AIM →
Which lines contain the string "JSON"? Please list every one of them.

• • • • • • •

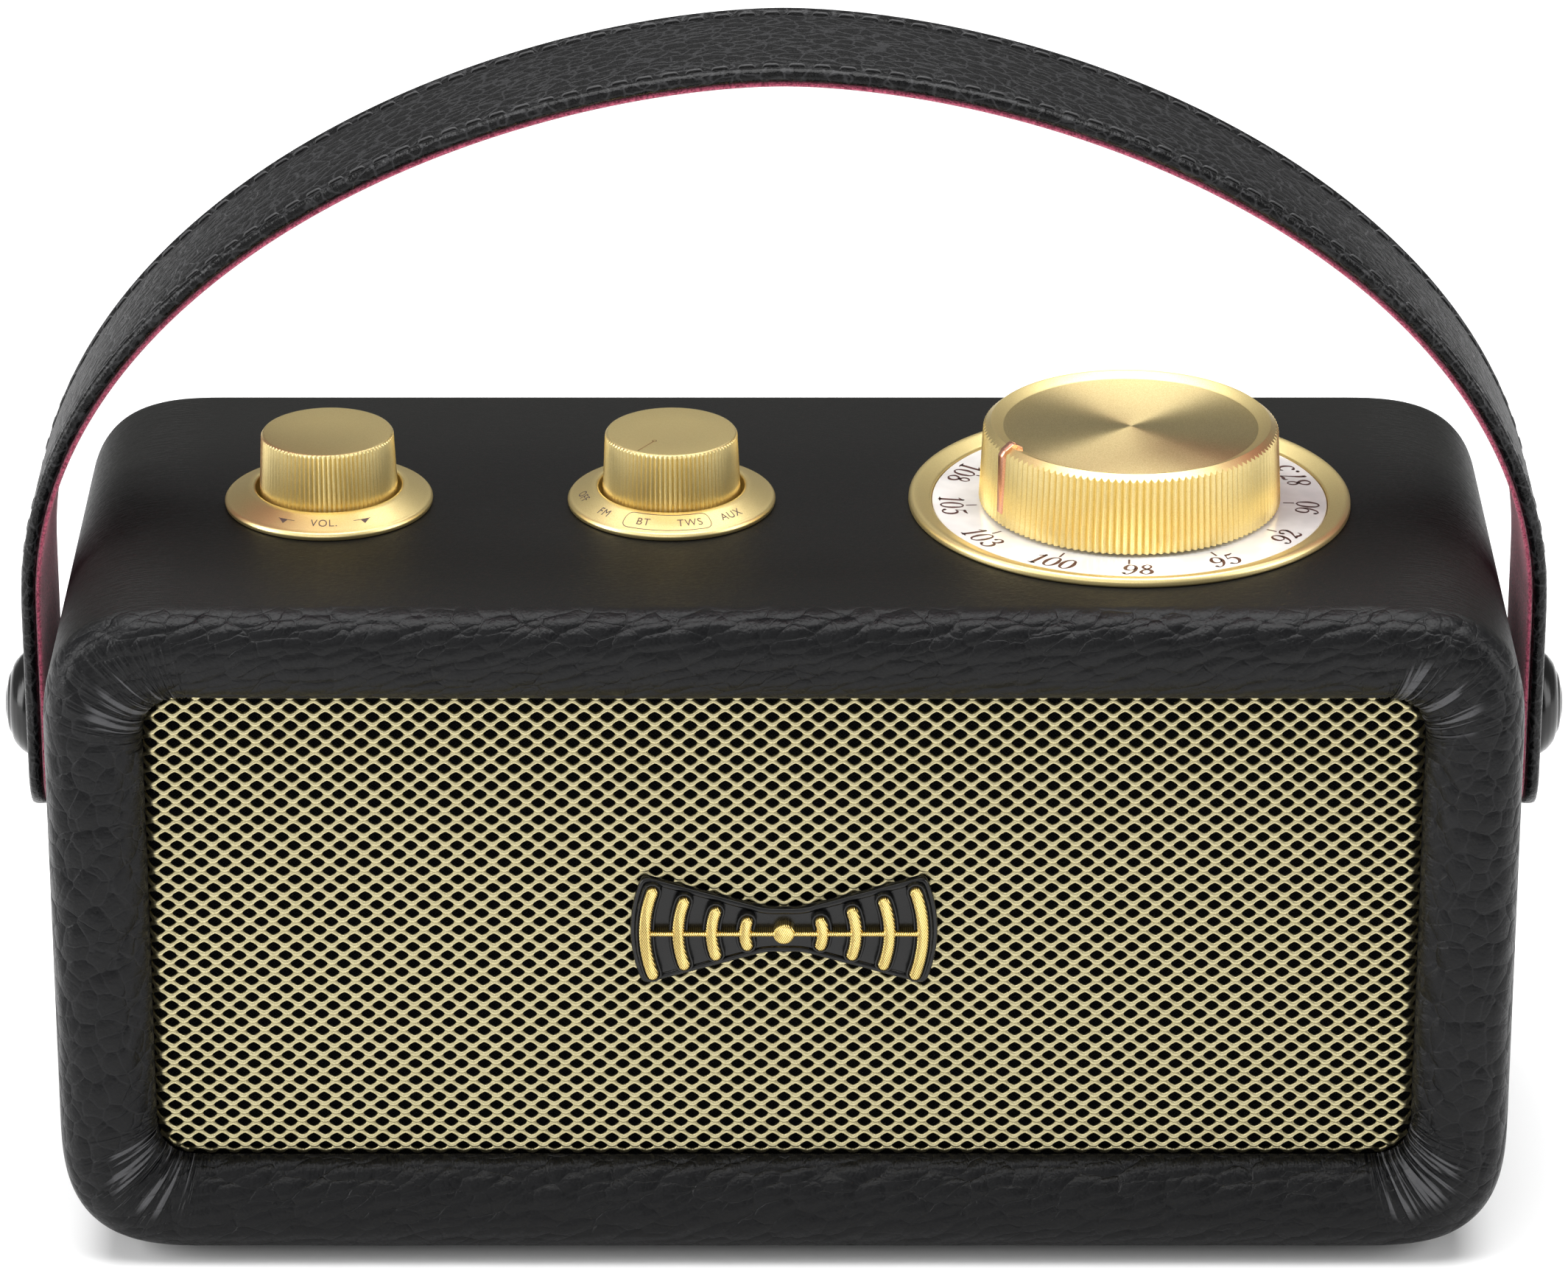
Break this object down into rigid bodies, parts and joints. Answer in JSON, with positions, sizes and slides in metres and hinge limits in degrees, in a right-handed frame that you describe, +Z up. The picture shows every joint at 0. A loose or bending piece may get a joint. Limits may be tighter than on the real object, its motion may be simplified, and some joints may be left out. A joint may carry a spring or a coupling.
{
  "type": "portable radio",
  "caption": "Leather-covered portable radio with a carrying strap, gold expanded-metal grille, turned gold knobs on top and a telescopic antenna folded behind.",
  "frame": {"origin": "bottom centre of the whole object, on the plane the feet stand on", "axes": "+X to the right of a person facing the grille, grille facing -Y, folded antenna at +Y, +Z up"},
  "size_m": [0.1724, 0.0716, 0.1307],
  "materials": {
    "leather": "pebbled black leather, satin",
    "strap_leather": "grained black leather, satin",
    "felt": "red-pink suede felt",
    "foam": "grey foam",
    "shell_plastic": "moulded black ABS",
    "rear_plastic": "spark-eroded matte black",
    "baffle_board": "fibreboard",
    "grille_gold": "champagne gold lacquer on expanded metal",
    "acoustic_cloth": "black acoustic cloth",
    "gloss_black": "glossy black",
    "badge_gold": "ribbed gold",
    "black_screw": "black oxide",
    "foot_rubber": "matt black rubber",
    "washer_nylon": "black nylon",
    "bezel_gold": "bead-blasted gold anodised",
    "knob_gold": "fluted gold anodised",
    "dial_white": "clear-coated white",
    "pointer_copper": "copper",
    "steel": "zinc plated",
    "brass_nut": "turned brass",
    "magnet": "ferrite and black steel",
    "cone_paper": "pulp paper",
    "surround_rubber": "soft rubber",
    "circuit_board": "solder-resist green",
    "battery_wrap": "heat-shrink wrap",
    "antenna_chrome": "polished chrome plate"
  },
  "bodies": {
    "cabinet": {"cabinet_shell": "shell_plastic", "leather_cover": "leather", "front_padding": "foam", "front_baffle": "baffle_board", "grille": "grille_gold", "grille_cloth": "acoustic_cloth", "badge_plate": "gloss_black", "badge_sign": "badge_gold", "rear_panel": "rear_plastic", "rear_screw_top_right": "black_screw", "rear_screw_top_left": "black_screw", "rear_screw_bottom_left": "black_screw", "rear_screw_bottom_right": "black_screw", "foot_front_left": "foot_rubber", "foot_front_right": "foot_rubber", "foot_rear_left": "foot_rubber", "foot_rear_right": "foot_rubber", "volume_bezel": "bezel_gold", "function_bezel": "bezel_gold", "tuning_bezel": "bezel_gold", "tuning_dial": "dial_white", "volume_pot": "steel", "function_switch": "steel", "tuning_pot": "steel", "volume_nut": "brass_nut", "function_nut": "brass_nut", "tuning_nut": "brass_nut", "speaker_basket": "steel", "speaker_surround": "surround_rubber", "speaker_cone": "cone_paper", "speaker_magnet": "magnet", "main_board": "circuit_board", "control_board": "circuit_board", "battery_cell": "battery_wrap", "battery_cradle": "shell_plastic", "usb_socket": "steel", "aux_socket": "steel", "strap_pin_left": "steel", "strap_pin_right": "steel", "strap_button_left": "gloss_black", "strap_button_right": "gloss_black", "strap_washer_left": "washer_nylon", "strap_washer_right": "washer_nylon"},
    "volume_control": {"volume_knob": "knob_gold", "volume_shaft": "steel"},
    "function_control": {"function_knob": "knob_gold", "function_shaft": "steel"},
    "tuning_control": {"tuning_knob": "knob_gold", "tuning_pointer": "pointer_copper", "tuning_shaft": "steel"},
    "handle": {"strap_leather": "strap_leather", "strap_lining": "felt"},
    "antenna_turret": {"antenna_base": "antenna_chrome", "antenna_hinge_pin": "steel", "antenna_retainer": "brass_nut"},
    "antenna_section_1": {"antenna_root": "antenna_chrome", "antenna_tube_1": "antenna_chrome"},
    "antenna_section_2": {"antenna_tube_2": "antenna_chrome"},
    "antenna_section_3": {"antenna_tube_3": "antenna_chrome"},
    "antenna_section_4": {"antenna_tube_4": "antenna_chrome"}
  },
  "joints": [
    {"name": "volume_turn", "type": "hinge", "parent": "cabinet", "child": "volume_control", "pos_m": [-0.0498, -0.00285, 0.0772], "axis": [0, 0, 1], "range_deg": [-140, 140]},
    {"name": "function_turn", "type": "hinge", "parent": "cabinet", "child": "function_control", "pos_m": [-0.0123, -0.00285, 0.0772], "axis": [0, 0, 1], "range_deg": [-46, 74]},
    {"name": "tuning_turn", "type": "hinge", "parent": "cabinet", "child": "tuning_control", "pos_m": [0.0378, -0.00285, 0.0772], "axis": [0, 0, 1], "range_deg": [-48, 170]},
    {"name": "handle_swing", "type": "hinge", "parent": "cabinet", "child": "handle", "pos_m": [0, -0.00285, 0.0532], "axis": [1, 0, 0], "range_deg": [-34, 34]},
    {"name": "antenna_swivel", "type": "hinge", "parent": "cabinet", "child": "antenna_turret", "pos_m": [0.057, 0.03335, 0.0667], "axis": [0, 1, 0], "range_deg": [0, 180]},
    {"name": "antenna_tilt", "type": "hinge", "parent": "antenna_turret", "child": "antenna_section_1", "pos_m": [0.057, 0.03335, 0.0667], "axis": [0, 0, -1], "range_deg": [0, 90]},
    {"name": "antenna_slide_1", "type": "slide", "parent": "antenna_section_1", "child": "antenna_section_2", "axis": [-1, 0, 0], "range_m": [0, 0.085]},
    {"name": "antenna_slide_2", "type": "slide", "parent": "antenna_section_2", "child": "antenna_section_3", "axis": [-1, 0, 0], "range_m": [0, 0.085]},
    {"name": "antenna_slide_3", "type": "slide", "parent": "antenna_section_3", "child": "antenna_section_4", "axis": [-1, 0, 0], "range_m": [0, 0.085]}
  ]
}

• • • • • • •

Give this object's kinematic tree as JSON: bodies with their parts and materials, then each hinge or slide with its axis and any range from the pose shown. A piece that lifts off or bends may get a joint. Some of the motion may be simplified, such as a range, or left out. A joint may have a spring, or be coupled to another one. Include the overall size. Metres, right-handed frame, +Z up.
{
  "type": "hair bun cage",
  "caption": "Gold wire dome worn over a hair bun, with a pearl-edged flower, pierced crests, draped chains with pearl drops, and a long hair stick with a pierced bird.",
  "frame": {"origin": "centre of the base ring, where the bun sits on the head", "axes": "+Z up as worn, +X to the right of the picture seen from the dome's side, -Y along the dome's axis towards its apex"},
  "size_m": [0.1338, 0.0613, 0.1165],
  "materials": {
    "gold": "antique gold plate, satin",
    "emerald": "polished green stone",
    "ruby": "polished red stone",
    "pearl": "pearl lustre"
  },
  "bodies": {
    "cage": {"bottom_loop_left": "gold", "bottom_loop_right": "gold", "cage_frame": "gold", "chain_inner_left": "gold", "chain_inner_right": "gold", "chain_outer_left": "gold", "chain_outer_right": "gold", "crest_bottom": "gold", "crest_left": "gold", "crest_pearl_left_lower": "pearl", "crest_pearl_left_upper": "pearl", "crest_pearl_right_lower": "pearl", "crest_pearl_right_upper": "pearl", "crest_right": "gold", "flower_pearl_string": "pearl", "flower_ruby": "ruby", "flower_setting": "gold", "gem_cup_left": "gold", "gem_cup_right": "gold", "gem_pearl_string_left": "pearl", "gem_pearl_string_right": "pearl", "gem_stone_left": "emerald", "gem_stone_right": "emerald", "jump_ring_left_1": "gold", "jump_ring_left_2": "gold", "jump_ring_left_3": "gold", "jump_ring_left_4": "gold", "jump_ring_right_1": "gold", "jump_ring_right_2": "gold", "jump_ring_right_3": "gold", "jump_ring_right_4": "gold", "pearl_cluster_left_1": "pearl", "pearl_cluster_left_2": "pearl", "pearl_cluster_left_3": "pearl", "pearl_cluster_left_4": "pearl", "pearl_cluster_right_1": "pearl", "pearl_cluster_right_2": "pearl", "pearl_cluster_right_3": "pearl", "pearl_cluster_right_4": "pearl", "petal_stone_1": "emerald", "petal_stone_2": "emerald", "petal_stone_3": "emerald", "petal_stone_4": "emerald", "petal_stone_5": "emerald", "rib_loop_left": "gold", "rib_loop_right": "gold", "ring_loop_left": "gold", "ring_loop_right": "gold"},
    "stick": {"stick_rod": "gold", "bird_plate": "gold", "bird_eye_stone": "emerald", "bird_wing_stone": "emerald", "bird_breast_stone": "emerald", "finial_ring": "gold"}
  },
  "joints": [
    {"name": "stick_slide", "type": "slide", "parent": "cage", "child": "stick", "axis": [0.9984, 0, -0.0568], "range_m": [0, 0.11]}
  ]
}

• • • • • • •

EXERCISE ANSWER →
Break this object down into rigid bodies, parts and joints. Answer in JSON, with positions, sizes and slides in metres and hinge limits in degrees, in a right-handed frame that you describe, +Z up. The picture shows every joint at 0. A loose or bending piece may get a joint. Limits may be tighter than on the real object, its motion may be simplified, and some joints may be left out. A joint may carry a spring or a coupling.
Give this object's kinematic tree as JSON: bodies with their parts and materials, then each hinge or slide with its axis and any range from the pose shown. A piece that lifts off or bends may get a joint. Some of the motion may be simplified, such as a range, or left out. A joint may have a spring, or be coupled to another one. Include the overall size. Metres, right-handed frame, +Z up.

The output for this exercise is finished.